Pontus Braunerhjelm (born 1953) is a Swedish economist who works as a professor at KTH Royal Institute of Technology, where he was head of the Department of Industrial Economics and Management (2012–2016). He has previously been Secretary General of the Swedish government Globalization Council, and until 2014, the CEO of the Swedish Entrepreneurship Forum.

== Biography ==
Braunerhjelm received his doctorate in international economics from the Graduate Institute of International Studies in Geneva in 1994, and also a doctorate from the Jönköping International Business School, in 1999, on knowledge capital, firm performance and network production.

Braunerhjelm was elected in 2009 as a member of the Royal Swedish Academy of Engineering Sciences.

On April 3, 2014, Braunerhjelm was appointed by the Swedish government chairman of the Entrepreneurship Committee with the task of reviewing corporate taxes and the conditions for starting, operating, developing and owning companies in Sweden.

His scientific publications have, according to Google Scholar, an h-index of 34.
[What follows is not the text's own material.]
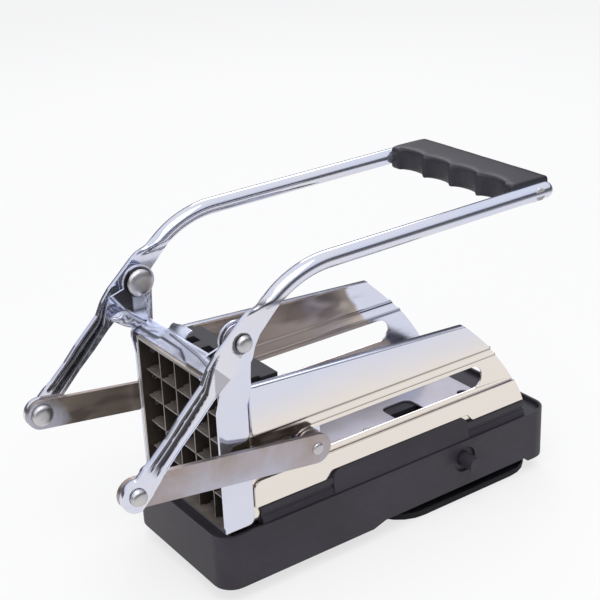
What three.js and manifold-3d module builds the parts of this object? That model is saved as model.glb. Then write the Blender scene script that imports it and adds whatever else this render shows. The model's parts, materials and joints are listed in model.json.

== Bibliography (selected) ==
- 2001 – Eliasson Gunnar, Braunerhjelm Pontus, red. Huvudkontoren flyttar ut: om de svenska huvudkontorens betydelse för tillväxt och välstånd (1. uppl.). Stockholm: SNS förl. Libris länk. ISBN 9171508260
- 2004 – Braunerhjelm Pontus, Skogh Göran, red. Sista fracken inga fickor har: filantropi och ekonomisk tillväxt (1. uppl.). Stockholm: SNS förl. Libris länk. ISBN 9171509399
- 2006 – Andersson, Thomas; Braunerhjelm Pontus, Jakobsson Ulf. Det svenska miraklet i repris?: om den tredje industriella revolutionen, globaliseringen och tillväxten (1. uppl.). Stockholm: SNS förlag. Libris länk. ISBN 9185355518
- 2008 – (på engelska) Entrepreneurship, knowledge, and economic growth. Foundations and trends in entrepreneurship, 1551-3114; 2008:5. Boston: Now Publishers. Libris länk. ISBN 9781601981240
- 2012 – Braunerhjelm, Pontus; Eklund Klas, Henrekson Magnus. Ett ramverk för innovationspolitiken: hur göra Sverige mer entreprenöriellt?. Stockholm: Samhällsförlaget. Libris länk. ISBN 9789197943284
- 2013 – Braunerhjelm Pontus, red. Institutioner och incitament för innovation: entreprenöriella vägval för svensk tillväxt. Swedish Economic Forum report; 2013. Stockholm: Entreprenörskapsforum. Libris länk
- 2016 – Braunerhjelm Pontus, Larsson Johan P., Thulin Per, Skoogberg Ylva, red (på engelska). The entrepreneurial challenge: a comparative study of entrepreneurial dynamics in China, Europe and the US. Örebro: Swedish Entrepreneurship Forum. Libris länk. ISBN 9789189301832

== Awards ==
Eklund Johan, Norlin Pernilla, red (2018). Festskrift till Pontus Braunerhjelm. [Örebro]: Entreprenörskapsforum. Libris länk. ISBN 9789189301986 - festskrift till Braunerhjelms 65-årsdag.